Isso não quer dizer que Trump nunca ganhou dinheiro num negócio. Um que deu muito certo foi em 1985, quando ele comprou o Hotel St. Moritz em Manhattan por US$ 73,7 milhões. Trump disse que o vendeu por US$ 180 milhões em 1989. Sua declaração de renda mostrou ganhos de capital em longo prazo de US$ 99,8 milhões, representando a vasta maioria desses ganhos nos dez anos examinados pelo "Times".
Mas essa bonança foi superada por seus prejuízos empresariais, e Trump ainda não pagou imposto de renda federal naquele ano.
A declaração recém-revelada esclarece como esses prejuízos operacionais líquidos viraram uma bola de neve. Em 1991, eles tinham crescido para quase US$ 418 milhões, representando 1% de todos os prejuízos que o IRS relatou que foram declarados por contribuintes individuais naquele ano.
Uma enorme bonança
Como seria de esperar para um empresário, a linha na declaração de renda de Trump que mostra salários regulares não representa o grosso de sua renda.
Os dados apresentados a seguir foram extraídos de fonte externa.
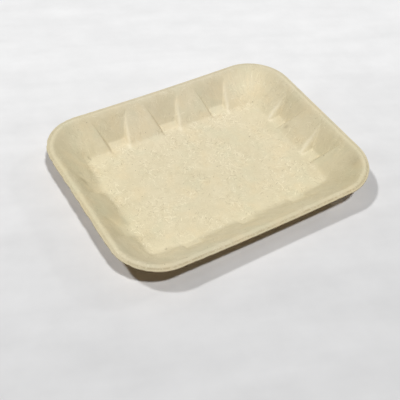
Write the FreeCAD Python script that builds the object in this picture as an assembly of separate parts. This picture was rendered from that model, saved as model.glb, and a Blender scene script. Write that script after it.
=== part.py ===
import FreeCAD, Part
import math
import os

from FreeCAD import Vector

# Disposable food tray: one sheet moulded from plant fibre, with one wall thickness.
# Millimetres, +Z up, +X along the long side. The origin is the centre of the
# underside, on the surface that the tray stands on.

# The whole tray, measured over the rim
trayLength = 229.0
trayWidth = 175.0
trayHeight = 24.5
wallThickness = 1.0

# Floor and side wall, on the food side
floorCornerRadius = 3.0
leadInRun = 3.6         # gentle strip between the flat floor and the side wall
leadInRise = 0.5
wallAngle = 42.5        # degrees above the horizontal
leadInBendRadius = 5.0
wallBendRadius = 3.0

# Rim, from the top of the side wall out to the trimmed lip
rimRiseRun = 1.7
rimRise = 1.0
crownWidth = 1.8
rimFallRun = 1.5
rimFall = 1.1
lipWidth = 1.6
rimFootRadius = 2.0
crownRadius = 1.5
lipCreaseRadius = 1.2

# Pockets pressed outwards in the side walls, which leave ribs between them
cornerLand = 13.6       # plain wall from the end of a corner to the first pocket's top
pocketTopDrop = 2.0     # from the foot of the rim down to the top edge of a pocket
pocketBendRadius = 1.2
longSidePocket = {"count": 3, "reach": 13.2, "backWidth": 13.8, "mouthWidth": 17.4, "topWidth": 28.8}
shortSidePocket = {"count": 2, "reach": 13.7, "backWidth": 10.4, "mouthWidth": 14.6, "topWidth": 25.0}

# Cutting bodies run on into the open tray, so that no two faces only touch
cutOverrun = 1.15
cutHeadroom = 5.0
pointTolerance = 0.001

# Heights of the corners of the food side's section
floorTop = wallThickness
wallFoot = floorTop + leadInRise
rimFoot = trayHeight - rimRise
lipTop = trayHeight - rimFall
pocketTop = rimFoot - pocketTopDrop

# The same corners as distances in from the trimmed edge
crownOuter = lipWidth + rimFallRun
crownInner = crownOuter + crownWidth
rimFootInset = crownInner + rimRiseRun
wallSlope = math.tan(math.radians(wallAngle))
pocketTopInset = rimFootInset + pocketTopDrop / wallSlope
wallFootInset = rimFootInset + (rimFoot - wallFoot) / wallSlope
foldInset = wallFootInset + leadInRun
rimCornerRadius = foldInset + floorCornerRadius

# Straight stretches between the corners
straightLength = trayLength - 2 * rimCornerRadius
straightWidth = trayWidth - 2 * rimCornerRadius

origin = Vector(0, 0, 0)
upwards = Vector(0, 0, 1)


def roundedPath(corners, radii):
    """Wire through the corners, with a tangent arc at each inner one."""
    edges = []
    start = corners[0]
    for before, corner, after, radius in zip(corners, corners[1:], corners[2:], radii):
        toBefore = (before - corner).normalize()
        toAfter = (after - corner).normalize()
        halfAngle = toBefore.getAngle(toAfter) / 2
        inwards = (toBefore + toAfter).normalize()
        arcStart = corner + toBefore * (radius / math.tan(halfAngle))
        arcMiddle = corner + inwards * (radius / math.sin(halfAngle) - radius)
        arcEnd = corner + toAfter * (radius / math.tan(halfAngle))
        edges.append(Part.LineSegment(start, arcStart).toShape())
        edges.append(Part.Arc(arcStart, arcMiddle, arcEnd).toShape())
        start = arcEnd
    edges.append(Part.LineSegment(start, corners[-1]).toShape())
    return Part.Wire(edges)


def foodSidePath():
    """Food side of the sheet in the XZ plane, with X at 0 on the trimmed edge."""
    corners = [
        Vector(-rimCornerRadius, 0, floorTop),
        Vector(-foldInset, 0, floorTop),
        Vector(-wallFootInset, 0, wallFoot),
        Vector(-rimFootInset, 0, rimFoot),
        Vector(-crownInner, 0, trayHeight),
        Vector(-crownOuter, 0, trayHeight),
        Vector(-lipWidth, 0, lipTop),
        Vector(0, 0, lipTop),
    ]
    radii = [leadInBendRadius, wallBendRadius, rimFootRadius, crownRadius, crownRadius, lipCreaseRadius]
    return roundedPath(corners, radii)


def sheetSection():
    """Section of the moulded sheet, one wall thickness down from the food side."""
    return foodSidePath().makeOffset2D(-wallThickness, 2, True, True)


def openSection():
    """Section of the open space above the food side."""
    ceiling = trayHeight + cutHeadroom
    lid = Part.makePolygon([
        Vector(0, 0, lipTop),
        Vector(0, 0, ceiling),
        Vector(-rimCornerRadius, 0, ceiling),
        Vector(-rimCornerRadius, 0, floorTop),
    ])
    return Part.Face(Part.Wire(foodSidePath().Edges + lid.Edges))


def carriedRound(section, bottom, top):
    """The section run along the four sides and turned at the corners, round a middle block."""
    corner = Vector(-straightLength / 2, -straightWidth / 2, bottom)
    middle = Part.makeBox(straightLength, straightWidth, top - bottom, corner)
    runs = [(straightWidth, trayLength / 2), (straightLength, trayWidth / 2)] * 2
    turnCentres = [(1, 1), (-1, 1), (-1, -1), (1, -1)]
    pieces = []
    for quarter, ((run, reach), (signX, signY)) in enumerate(zip(runs, turnCentres)):
        side = section.translated(Vector(reach, -run / 2, 0)).extrude(Vector(0, run, 0))
        turn = section.translated(Vector(rimCornerRadius, 0, 0)).revolve(origin, upwards, 90)
        side.rotate(origin, upwards, 90 * quarter)
        turn.rotate(origin, upwards, 90 * quarter)
        turn.translate(Vector(signX * straightLength / 2, signY * straightWidth / 2, 0))
        pieces += [side, turn]
    return middle.fuse(pieces).removeSplitter()


def pocketSpace(pocket):
    """Space of one pocket in the wall on the +Y side, with Y at 0 on the trimmed edge."""
    points = []
    for side in (-0.5, 0.5):
        back = Vector(side * pocket["backWidth"], pocket["reach"] - foldInset, floorTop)
        mouth = Vector(side * pocket["mouthWidth"], -foldInset, floorTop)
        top = Vector(side * pocket["topWidth"], -pocketTopInset, pocketTop)
        points += [back, back + (mouth - back) * cutOverrun, back + (top - back) * cutOverrun]
    backL, mouthL, topL, backR, mouthR, topR = points
    loops = [
        (mouthL, backL, backR, mouthR),
        (backL, topL, topR, backR),
        (mouthL, mouthR, topR, topL),
        (mouthL, topL, backL),
        (mouthR, backR, topR),
    ]
    faces = [Part.Face(Part.makePolygon([*loop, loop[0]])) for loop in loops]
    space = Part.Solid(Part.Shell(faces))
    rounded = [edge for edge in space.Edges if touches(edge, backL) or touches(edge, backR)]
    return space.makeFillet(pocketBendRadius, rounded)


def touches(edge, point):
    return any(vertex.Point.isEqual(point, pointTolerance) for vertex in edge.Vertexes)


def pocketSkin(space):
    """The pocket's space grown by the wall thickness, up to the pocket's top edge."""
    grown = space.makeOffsetShape(wallThickness, pointTolerance)
    bounds = grown.BoundBox
    corner = Vector(bounds.XMin, bounds.YMin, 0)
    return grown.common(Part.makeBox(bounds.XLength, bounds.YLength, pocketTop, corner))


def sideRow(body, pocket, straight, halfSpan, turn):
    """Copies of a pocket body at even steps along the side that a turn brings it to."""
    count = pocket["count"]
    firstToLast = straight - 2 * cornerLand - pocket["topWidth"]
    row = []
    for index in range(count):
        place = Vector((index / (count - 1) - 0.5) * firstToLast, halfSpan, 0)
        copy = body.translated(place)
        copy.rotate(origin, upwards, turn)
        row.append(copy)
    return row


def allSides(longBody, shortBody):
    rows = []
    for turn in (0, 180):
        rows += sideRow(longBody, longSidePocket, straightLength, trayWidth / 2, turn)
        rows += sideRow(shortBody, shortSidePocket, straightWidth, trayLength / 2, turn - 90)
    return rows


def makeTray():
    sheet = carriedRound(sheetSection(), 0, floorTop)
    openSpace = carriedRound(openSection(), floorTop, trayHeight + cutHeadroom)
    longSpace = pocketSpace(longSidePocket)
    shortSpace = pocketSpace(shortSidePocket)
    skins = [skin.cut(openSpace) for skin in allSides(pocketSkin(longSpace), pocketSkin(shortSpace))]
    return sheet.fuse(skins).cut(allSides(longSpace, shortSpace)).removeSplitter()


os.makedirs("parts", exist_ok=True)
tray = makeTray().Solids[0]
tray.exportStep("parts/tray.step")
print("tray", len(tray.Faces), "faces", round(tray.Volume), "mm3", tray.optimalBoundingBox(False, False))
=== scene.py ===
import math

import bmesh
import bpy
from mathutils import Matrix, Vector, noise


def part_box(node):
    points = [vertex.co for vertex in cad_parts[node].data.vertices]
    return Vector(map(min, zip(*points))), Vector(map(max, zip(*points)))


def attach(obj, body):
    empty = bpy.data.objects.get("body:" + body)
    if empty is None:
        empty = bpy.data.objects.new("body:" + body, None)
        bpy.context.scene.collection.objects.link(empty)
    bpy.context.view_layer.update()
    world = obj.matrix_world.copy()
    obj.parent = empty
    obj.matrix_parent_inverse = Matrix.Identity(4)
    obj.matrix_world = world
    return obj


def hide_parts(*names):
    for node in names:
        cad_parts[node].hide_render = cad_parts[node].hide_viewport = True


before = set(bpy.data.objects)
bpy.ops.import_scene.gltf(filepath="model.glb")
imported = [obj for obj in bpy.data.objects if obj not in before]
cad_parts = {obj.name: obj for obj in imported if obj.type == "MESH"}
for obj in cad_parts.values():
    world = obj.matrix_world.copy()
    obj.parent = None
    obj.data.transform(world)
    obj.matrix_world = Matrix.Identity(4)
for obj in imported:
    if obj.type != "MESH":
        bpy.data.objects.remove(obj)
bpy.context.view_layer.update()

mm = 0.001
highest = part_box("tray")[1]
halfLength = highest.x / mm
halfWidth = highest.y / mm

# the camera looks down on the tray from beyond its front left corner; degrees and metres
cameraPlace = {
    "azimuth": -36.15,      # round from the front
    "elevation": 47.41,
    "roll": 6.33,
    "distance": 0.5225,
    "target": (-0.03461, -0.04181, 0.02402),
    "lens": 63.0,
    "nearest": 0.01,
}


def placeCamera(place):
    turn = math.radians(place["azimuth"])
    lift = math.radians(place["elevation"])
    roll = math.radians(place["roll"])
    back = Vector((math.sin(turn) * math.cos(lift), -math.cos(turn) * math.cos(lift), math.sin(lift)))
    right = Vector((0, 0, 1)).cross(back).normalized()
    up = back.cross(right)
    rolledRight = right * math.cos(roll) + up * math.sin(roll)
    rolledUp = up * math.cos(roll) - right * math.sin(roll)
    cameraData = bpy.data.cameras.new("camera")
    cameraData.lens = place["lens"]
    cameraData.clip_start = place["nearest"]
    camera = bpy.data.objects.new("camera", cameraData)
    bpy.context.scene.collection.objects.link(camera)
    spot = Vector(place["target"]) + back * place["distance"]
    turned = Matrix((rolledRight, rolledUp, back)).transposed().to_4x4()
    camera.matrix_world = Matrix.Translation(spot) @ turned
    bpy.context.scene.camera = camera


placeCamera(cameraPlace)
print("camera placed")

# the moulded sheet, in millimetres
traySizes = {
    "thickness": 1.0,
    "cornerRadius": 37.2,   # of the outer edge
    # section from the trimmed edge inwards: distance in, height, softness of the bend there
    "section": [
        (0.0, 23.4, 0.0),
        (1.6, 23.4, 0.5),
        (3.1, 24.5, 0.6),
        (4.9, 24.5, 0.6),
        (6.6, 23.5, 0.7),
        (30.6, 1.5, 0.8),
        (34.2, 1.0, 1.2),
    ],
    "creaseHalf": 0.4,      # half the width of a crease between two flat faces
    "cornerCuts": 32,
    "columnStep": 1.4,      # length of the mesh's faces along the sides
    "ringStep": 1.2,        # and up the walls
    "rimStep": 0.3,         # and over the rim
    "nearly": 0.1,          # places closer than this are one
    "snap": 0.02,           # a cut takes a corner that it passes more closely than this
    # how the walls stray from that section; a pair says where a change starts and where it is full
    "stray": {
        "softSide": (-0.3, 0.5),    # the front and the left are softer than the back and the right
        "softFoot": 1.6,            # added there to the bend at the wall's foot
        "frontShift": 1.2,          # the front wall is a little steeper than the others
        "frontSide": (0.2, 0.9),
        "frontEnds": (1.1, 0.6),
        "backShift": -0.9,          # and those at the back and the right are a little flatter
        "backSide": (0.2, 0.9),
        "rightShift": -1.1,
        "rightSide": (0.4, 0.95),
        "footWander": 1.1,
        "wanderLength": 8.0,
        "crispWander": 0.35,        # share of the wander along the back and the right
        "wanderUpWall": (9, 28),
        "beadWander": 0.9,          # of the bend inside the rim along the front and the left
        "beadLength": 6.0,
        "beadOuter": (3, 6),
        "beadInner": (14, 8),
    },
}

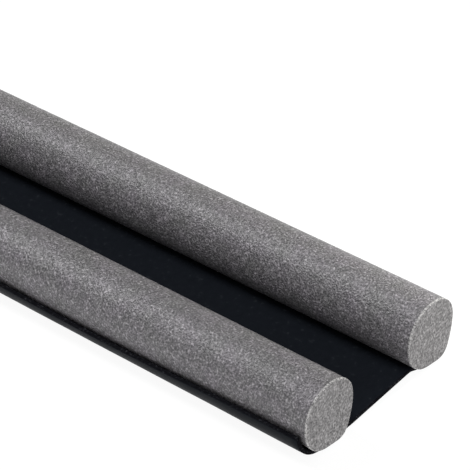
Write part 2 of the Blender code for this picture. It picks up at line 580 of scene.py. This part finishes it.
floor_data = bmesh.new()
bmesh.ops.create_grid(floor_data, x_segments=1, y_segments=1, size=floor_half,
                      matrix=Matrix.Translation((0, 0, -floor_drop)))
floor_mesh = bpy.data.meshes.new("floor")
floor_data.to_mesh(floor_mesh)
floor_data.free()
floor = bpy.data.objects.new("floor", floor_mesh)
bpy.context.scene.collection.objects.link(floor)
floor_material, floor_shader = new_material("white_floor", roughness=0.7, specular=0.2)[:2]
floor_shader.inputs["Base Color"].default_value = floor_colour
floor_shader.inputs["Emission Color"].default_value = glow_colour
floor_shader.inputs["Emission Strength"].default_value = floor_glow
floor_mesh.materials.append(floor_material)


# Light: a dim room all round, which the camera sees as pale as the floor. A high light
# brings out the rolls' tops, a broad one stands in front and one past the cut ends. Behind
# are a long low strip and a smaller light that brighten the rear roll and its cut end.
room_strength = 0.03
room_colour = (1.0, 1.0, 1.0, 1.0)
plain_white = (1.0, 1.0, 1.0)
warm_white = (1.0, 0.99, 0.90)
soft_white = (1.0, 0.99, 0.95)

world = bpy.data.worlds.new("white_room")
world.use_nodes = True
room = world.node_tree.nodes["Background"]
room_surface = world.node_tree.nodes["World Output"].inputs["Surface"]
room.inputs["Color"].default_value = room_colour
room.inputs["Strength"].default_value = room_strength
backdrop = world.node_tree.nodes.new("ShaderNodeBackground")
backdrop.inputs["Color"].default_value = room_colour
backdrop.inputs["Strength"].default_value = floor_glow
seen = world.node_tree.nodes.new("ShaderNodeLightPath")
chosen = world.node_tree.nodes.new("ShaderNodeMixShader")
world.node_tree.links.new(seen.outputs["Is Camera Ray"], chosen.inputs["Fac"])
world.node_tree.links.new(room.outputs["Background"], chosen.inputs[1])
world.node_tree.links.new(backdrop.outputs["Background"], chosen.inputs[2])
world.node_tree.links.new(chosen.outputs["Shader"], room_surface)
bpy.context.scene.world = world


def soft_light(name, place, aim, size, power, colour):
    """A soft rectangular light at place, turned to aim, that the camera doesn't see."""
    light = bpy.data.lights.new(name, "AREA")
    light.shape = "RECTANGLE"
    light.size, light.size_y = size
    light.energy = power
    light.color = colour
    lamp = bpy.data.objects.new(name, light)
    lamp.location = place
    lamp.rotation_euler = (Vector(aim) - Vector(place)).to_track_quat("-Z", "Y").to_euler()
    lamp.visible_camera = False
    bpy.context.scene.collection.objects.link(lamp)


cut_end = Vector((front_high[0], front_axis, roll_centre))
strip_aim = Vector((0.0, rear_axis, roll_centre + 0.01))
corner_aim = Vector((0.43, rear_axis, roll_centre + 0.012))
soft_light("high_light", place=(-1.0, -0.37, 2.08), aim=(0.3, 0.0, 0.0), size=(0.9, 0.6),
           power=51, colour=plain_white)
soft_light("front_light", place=(1.0, -2.1, 1.21), aim=(0.2, 0.0, 0.0), size=(1.8, 1.2),
           power=12, colour=plain_white)
soft_light("end_light", place=(2.0, -0.2, 0.85), aim=cut_end, size=(1.2, 1.0),
           power=15.5, colour=plain_white)
soft_light("rear_strip", place=(0.0, 0.14, 0.085), aim=strip_aim, size=(1.1, 0.05),
           power=0.24, colour=warm_white)
soft_light("corner_light", place=(0.47, 0.17, 0.13), aim=corner_aim, size=(0.24, 0.09),
           power=0.26, colour=soft_white)


# Camera: set to the photograph's view of the cut ends, with the front roll running out of
# the frame at the left. The front roll's end is held at its place in the frame.
view_around = math.radians(41.97)
view_down = math.radians(36.38)
view_tilt = math.radians(-2.47)
view_distance = 1.2109
frame_pixels = 470
focal_pixels = 2566.5
sensor_size = 36.0
nearest_shown = 0.01
end_at = Vector((330.46, 414.92))
frame_middle = Vector((frame_pixels / 2, frame_pixels / 2))

backward = Vector((math.sin(view_around) * math.cos(view_down),
                   -math.cos(view_around) * math.cos(view_down), math.sin(view_down)))
level = Vector((math.cos(view_around), math.sin(view_around), 0.0))
upright = backward.cross(level)
rightward = level * math.cos(view_tilt) + upright * math.sin(view_tilt)
upward = upright * math.cos(view_tilt) - level * math.sin(view_tilt)
offset = (end_at - frame_middle) * view_distance / focal_pixels

camera_data = bpy.data.cameras.new("camera")
camera_data.sensor_width = sensor_size
camera_data.lens = focal_pixels * sensor_size / frame_pixels
camera_data.clip_start = nearest_shown
camera = bpy.data.objects.new("camera", camera_data)
camera.location = cut_end - rightward * offset.x + upward * offset.y + backward * view_distance
camera.rotation_mode = "QUATERNION"
camera.rotation_quaternion = Matrix((rightward, upward, backward)).transposed().to_quaternion()
bpy.context.scene.collection.objects.link(camera)
bpy.context.scene.camera = camera
bpy.context.scene.view_settings.view_transform = "Standard"
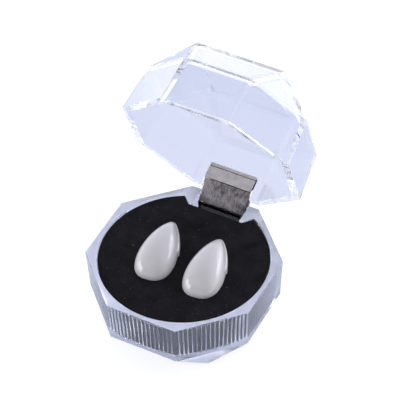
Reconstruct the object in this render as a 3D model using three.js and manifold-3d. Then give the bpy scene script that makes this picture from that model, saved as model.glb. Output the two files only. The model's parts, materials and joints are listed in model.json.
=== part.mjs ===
// A pair of vampire fang caps lying on a velvet pad in a small hinged clear box, shown open.
// Millimetres, +Z up. The origin is the middle of the foot's underside and +Y points to the hinge.
import * as THREE from "three";
import { ConvexGeometry } from "three/addons/geometries/ConvexGeometry.js";
import { mergeVertices } from "three/addons/utils/BufferGeometryUtils.js";
import Module from "manifold-3d";

const wasm = await Module();
wasm.setup();

// Fits
const SEAT_GAP = 0.3; // between pieces that seat on each other
const PIN_CLEARANCE = 0.1; // radial, between the pin and what turns on it
const OVERCUT = 1; // how far a cutting tool runs past the face that it cuts

// Clear box, octagonal at the rim and square at the foot and the table
const ACROSS_FLATS = 40;
const BASE_WALL_HEIGHT = 10.5;
const BASE_DRAFT = 0.55; // each flat leans in by this much from the rim to the foot of the wall
const BASE_BEVEL_HEIGHT = 6.5;
const FOOT_SIDE = 23.9;
const LID_WALL_HEIGHT = 11.15;
const LID_DRAFT = 0.95;
const LID_BEVEL_HEIGHT = 8.1;
const TABLE_SIDE = 20.8;
const LID_WALL = 1.5;
const LID_BEVEL_WALL = 1.6;
const TABLE_WALL = 1.8;

// Round fluted cup in the base
const CUP_WALL = 1; // at the middle of a flat, behind a flute
const CUP_DEPTH = 10.2;
const CUP_DRAFT = 0.55;
const LIP_DEPTH = 0.5; // plain ring above the flutes
const FLUTE_PITCH = 0.98;
const FLUTE_DEPTH = 0.25;

// Guide block at the back of the cup, with the pocket for the hinge
const BLOCK_FRONT_WIDTH = 13.2;
const BLOCK_DEPTH = 4.1; // from the cup's wall towards its middle
const BLOCK_FLARE = 2.2; // how much wider each side grows towards the cup's wall, at 45 degrees

// Velvet pad
const PAD_SINK = 0.2; // pad's top below the rim
const PAD_EDGE_RADIUS = 0.4;

// Hinge of thin sheet steel: two leaves, a cover plate and a pin
const SHEET = 0.25;
const PIVOT_BEHIND_WALL = 0.4;
const PIN_RADIUS = 0.4;
const KNUCKLE_WALL = 0.35;
const LEAF_WIDTH = 11.3;
const LEAF_DEPTH = 2.9; // from the pivot to the leaf's visible face
const LEAF_REACH = 5.3; // from the pivot to the leaf's far edge
const HEM_HEIGHT = 0.75;
const HEM_THICKNESS = 0.12;
const LID_KNUCKLE_WIDTH = 3.8;
const COVER_WIDTH = 11.2;
const COVER_HEIGHT = 5.44;
const COVER_STANDOFF = 1.35; // from the pivot to the cover's visible face
const COVER_SWING_CLEARANCE = 0.2; // between the cover's ends and the leaves' near edges

// Opening
const OPEN_ANGLE = THREE.MathUtils.degToRad(70.5);

// Fang caps: a convex front shell, longer than the back shell, so that the tooth hollow is open behind
const FANG_LENGTH = 16.3;
const FANG_WIDTH = 8.5;
const FANG_HEIGHT = 4.8;
const FANG_WALL = 0.75;
const FANG_RIM_HEIGHT = 0.2; // straight edge that lies on the pad
const BACK_SHELL_LENGTH = 8.1; // from the tip
const BACK_SHELL_PROUD = 0.25; // how far the back shell stands out beside the front one
const BACK_SHELL_HEIGHT = 1.5;
const TIP_SOLID_LENGTH = 3.4;
const FANG_SPACING = 11.7;
const FANG_PAIR_X = 0.65;
const FANG_PAIR_Y = -0.95;
const FANG_TURN = THREE.MathUtils.degToRad(7.8);
const FANG_SECTIONS = [
  // along: share of the length from the gum end; width, height: shares of the full width and height
  { along: 0, width: 0.3, height: 0.1 },
  { along: 0.02, width: 0.49, height: 0.26 },
  { along: 0.06, width: 0.72, height: 0.5 },
  { along: 0.12, width: 0.88, height: 0.71 },
  { along: 0.2, width: 0.97, height: 0.88 },
  { along: 0.3, width: 1, height: 0.97 },
  { along: 0.4, width: 1, height: 1 },
  { along: 0.5, width: 0.97, height: 0.985 },
  { along: 0.6, width: 0.9, height: 0.95 },
  { along: 0.7, width: 0.79, height: 0.88 },
  { along: 0.8, width: 0.62, height: 0.76 },
  { along: 0.9, width: 0.38, height: 0.57 },
  { along: 0.96, width: 0.19, height: 0.4 },
  { along: 1, width: 0.05, height: 0.24 },
];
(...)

Mas um ano se destaca: 1988, quando ele registrou US$ 67,1 milhões em salários, 90% de seus salários regulares totais em dez anos.
O número parece incluir um pagamento que ele recebeu como parte de um acordo para comprar o cassino Taj Mahal inacabado de Merv Griffin, o apresentador de programa de entrevistas que virou empresário. A empresa de Griffin tinha concordado em pagar a Trump para administrar a construção do cassino, entre outros serviços, e a resolução de uma dura disputa entre os dois incluía a companhia de Griffin pagar a Trump US$ 63 milhões para sair daquele contrato.
Essa renda contribuiu para Trump fazer seu maior pagamento de imposto de renda nos dez anos examinados pelo "Times". Mesmo assim, seus prejuízos avassaladores o fizeram pagar apenas US$ 1,4 milhão de mínimo alternativo naquele ano.
No pior momento de Trump, no outono [o hemisfério norte] de 1991 após a recessão, ele depôs diante de uma força-tarefa do Congresso pedindo mudanças no código fiscal para beneficiar sua indústria.
"O negócio imobiliário... estamos numa depressão absoluta", disse Trump aos legisladores, acrescentando: "Não vejo nenhum sinal de algum tipo de melhora. Não há incentivo para investir. Todo mundo está indo mal, todo mundo."
Todo mundo, talvez, exceto o pai dele, Fred Trump.
Enquanto Donald Trump relatava centenas de milhões de dólares em prejuízos em 1990 e 1991, as receitas de Fred Trump mostraram uma renda positiva de US$ 53,9 milhões, com apenas um grande prejuízo: US$ 15 milhões investidos no último projeto de apartamentos de seu filho.